# What is being asked
Return the records that follow, matching each one exactly.

# Rows from an object dataset

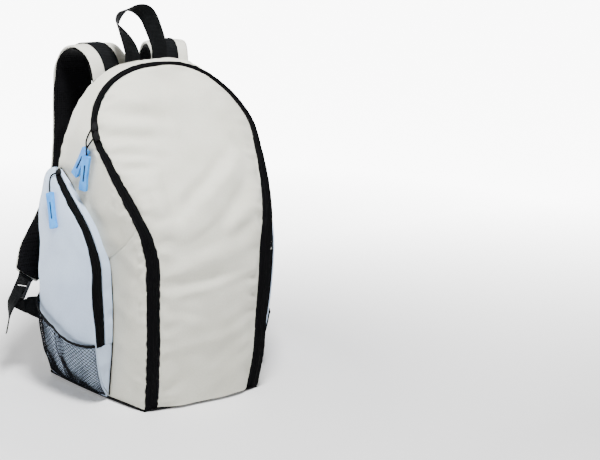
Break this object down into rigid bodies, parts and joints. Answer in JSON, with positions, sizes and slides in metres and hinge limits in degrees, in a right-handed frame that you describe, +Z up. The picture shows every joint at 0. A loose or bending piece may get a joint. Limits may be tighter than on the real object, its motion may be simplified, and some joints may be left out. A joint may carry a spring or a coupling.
{
  "type": "cooler backpack",
  "caption": "Cooler backpack with an arched zipped front flap, side bellows and mesh pockets, padded straps and a webbing haul loop.",
  "frame": {"origin": "middle of the base, on the surface that the bag stands on", "axes": "+Z up to the haul loop, -Y out of the front flap, +Y to the shoulder straps, +X to the right seen from the front"},
  "size_m": [0.453, 0.3072, 0.5415],
  "materials": {
    "ivory_canvas": "matt woven canvas",
    "ivory_canvas_side": "matt woven canvas",
    "ivory_strap": "matt woven canvas over padding",
    "pale_blue_canvas": "matt woven canvas",
    "black_zip": "black zip tape and coil",
    "black_piping": "black bound edge",
    "black_net": "coarse black net",
    "black_air_mesh": "black spacer mesh",
    "black_base_cloth": "matt black cloth",
    "black_webbing": "ribbed black webbing",
    "black_buckle": "satin moulded plastic",
    "white_lining": "smooth insulated lining",
    "white_net": "fine white net",
    "blue_pull": "soft moulded pull",
    "dark_slider": "black painted slider",
    "black_cord": "thin black cord"
  },
  "bodies": {
    "root": {"flap_panel": "ivory_canvas", "main_zip": "black_zip", "upper_gusset": "ivory_canvas", "lower_gusset_left": "ivory_canvas_side", "lower_gusset_right": "ivory_canvas_side", "back_panel": "black_air_mesh", "base_panel": "black_base_cloth", "base_piping": "black_piping", "flap_lining": "white_lining", "wall_lining": "white_lining", "back_lining": "white_lining", "floor_lining": "white_lining", "bottle_shelf": "white_lining", "inner_pocket": "white_net", "pocket_face_left": "pale_blue_canvas", "pocket_lower_gusset_left": "pale_blue_canvas", "pocket_gusset_left": "pale_blue_canvas", "pocket_zip_left": "black_zip", "pocket_piping_left": "black_piping", "mesh_pocket_left": "black_net", "mesh_binding_left": "black_piping", "pocket_face_right": "pale_blue_canvas", "pocket_lower_gusset_right": "pale_blue_canvas", "pocket_gusset_right": "pale_blue_canvas", "pocket_zip_right": "black_zip", "pocket_piping_right": "black_piping", "mesh_pocket_right": "black_net", "mesh_binding_right": "black_piping", "main_upper_slider": "dark_slider", "main_upper_link": "black_cord", "main_upper_pull": "blue_pull", "main_lower_slider": "dark_slider", "main_lower_link": "black_cord", "main_lower_pull": "blue_pull", "pocket_left_slider": "dark_slider", "pocket_left_link": "black_cord", "pocket_left_pull": "blue_pull", "pocket_right_slider": "dark_slider", "pocket_right_link": "black_cord", "pocket_right_pull": "blue_pull", "strap_pad_left": "ivory_strap", "strap_pad_right": "ivory_strap", "strap_lining_left": "black_air_mesh", "strap_lining_right": "black_air_mesh", "strap_webbing_left": "black_webbing", "strap_webbing_right": "black_webbing", "ladder_lock_left": "black_buckle", "ladder_lock_right": "black_buckle", "strap_tab_left": "black_webbing", "strap_tab_right": "black_webbing", "adjuster_webbing_left": "black_webbing", "adjuster_webbing_right": "black_webbing", "anchor_wing_left": "black_base_cloth", "anchor_wing_right": "black_base_cloth", "haul_loop": "black_webbing"}
  },
  "joints": []
}
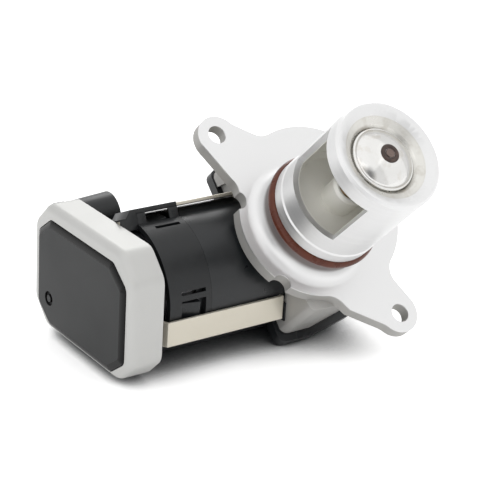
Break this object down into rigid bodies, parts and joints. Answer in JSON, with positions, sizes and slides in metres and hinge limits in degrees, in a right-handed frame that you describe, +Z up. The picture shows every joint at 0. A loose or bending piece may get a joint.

# Exercise result
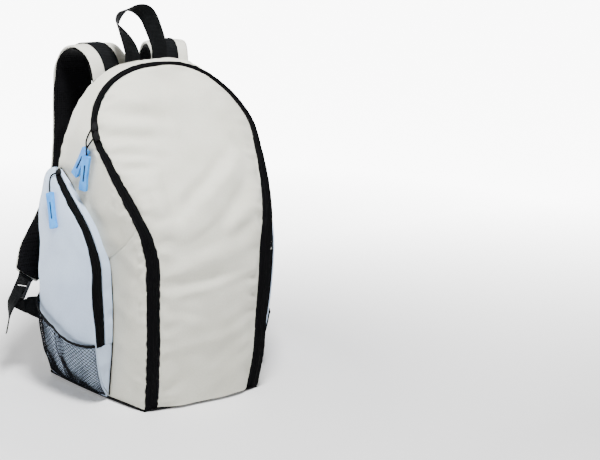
Break this object down into rigid bodies, parts and joints. Answer in JSON, with positions, sizes and slides in metres and hinge limits in degrees, in a right-handed frame that you describe, +Z up. The picture shows every joint at 0. A loose or bending piece may get a joint. Limits may be tighter than on the real object, its motion may be simplified, and some joints may be left out. A joint may carry a spring or a coupling.
{
  "type": "cooler backpack",
  "caption": "Cooler backpack with an arched zipped front flap, side bellows and mesh pockets, padded straps and a webbing haul loop.",
  "frame": {"origin": "middle of the base, on the surface that the bag stands on", "axes": "+Z up to the haul loop, -Y out of the front flap, +Y to the shoulder straps, +X to the right seen from the front"},
  "size_m": [0.453, 0.3072, 0.5415],
  "materials": {
    "ivory_canvas": "matt woven canvas",
    "ivory_canvas_side": "matt woven canvas",
    "ivory_strap": "matt woven canvas over padding",
    "pale_blue_canvas": "matt woven canvas",
    "black_zip": "black zip tape and coil",
    "black_piping": "black bound edge",
    "black_net": "coarse black net",
    "black_air_mesh": "black spacer mesh",
    "black_base_cloth": "matt black cloth",
    "black_webbing": "ribbed black webbing",
    "black_buckle": "satin moulded plastic",
    "white_lining": "smooth insulated lining",
    "white_net": "fine white net",
    "blue_pull": "soft moulded pull",
    "dark_slider": "black painted slider",
    "black_cord": "thin black cord"
  },
  "bodies": {
    "root": {"flap_panel": "ivory_canvas", "main_zip": "black_zip", "upper_gusset": "ivory_canvas", "lower_gusset_left": "ivory_canvas_side", "lower_gusset_right": "ivory_canvas_side", "back_panel": "black_air_mesh", "base_panel": "black_base_cloth", "base_piping": "black_piping", "flap_lining": "white_lining", "wall_lining": "white_lining", "back_lining": "white_lining", "floor_lining": "white_lining", "bottle_shelf": "white_lining", "inner_pocket": "white_net", "pocket_face_left": "pale_blue_canvas", "pocket_lower_gusset_left": "pale_blue_canvas", "pocket_gusset_left": "pale_blue_canvas", "pocket_zip_left": "black_zip", "pocket_piping_left": "black_piping", "mesh_pocket_left": "black_net", "mesh_binding_left": "black_piping", "pocket_face_right": "pale_blue_canvas", "pocket_lower_gusset_right": "pale_blue_canvas", "pocket_gusset_right": "pale_blue_canvas", "pocket_zip_right": "black_zip", "pocket_piping_right": "black_piping", "mesh_pocket_right": "black_net", "mesh_binding_right": "black_piping", "main_upper_slider": "dark_slider", "main_upper_link": "black_cord", "main_upper_pull": "blue_pull", "main_lower_slider": "dark_slider", "main_lower_link": "black_cord", "main_lower_pull": "blue_pull", "pocket_left_slider": "dark_slider", "pocket_left_link": "black_cord", "pocket_left_pull": "blue_pull", "pocket_right_slider": "dark_slider", "pocket_right_link": "black_cord", "pocket_right_pull": "blue_pull", "strap_pad_left": "ivory_strap", "strap_pad_right": "ivory_strap", "strap_lining_left": "black_air_mesh", "strap_lining_right": "black_air_mesh", "strap_webbing_left": "black_webbing", "strap_webbing_right": "black_webbing", "ladder_lock_left": "black_buckle", "ladder_lock_right": "black_buckle", "strap_tab_left": "black_webbing", "strap_tab_right": "black_webbing", "adjuster_webbing_left": "black_webbing", "adjuster_webbing_right": "black_webbing", "anchor_wing_left": "black_base_cloth", "anchor_wing_right": "black_base_cloth", "haul_loop": "black_webbing"}
  },
  "joints": []
}
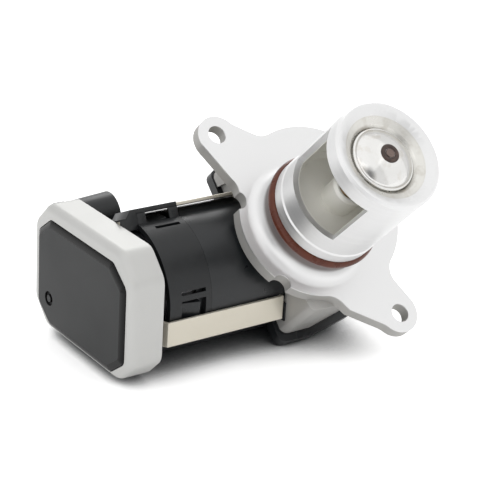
Break this object down into rigid bodies, parts and joints. Answer in JSON, with positions, sizes and slides in metres and hinge limits in degrees, in a right-handed frame that you describe, +Z up. The picture shows every joint at 0. A loose or bending piece may get a joint.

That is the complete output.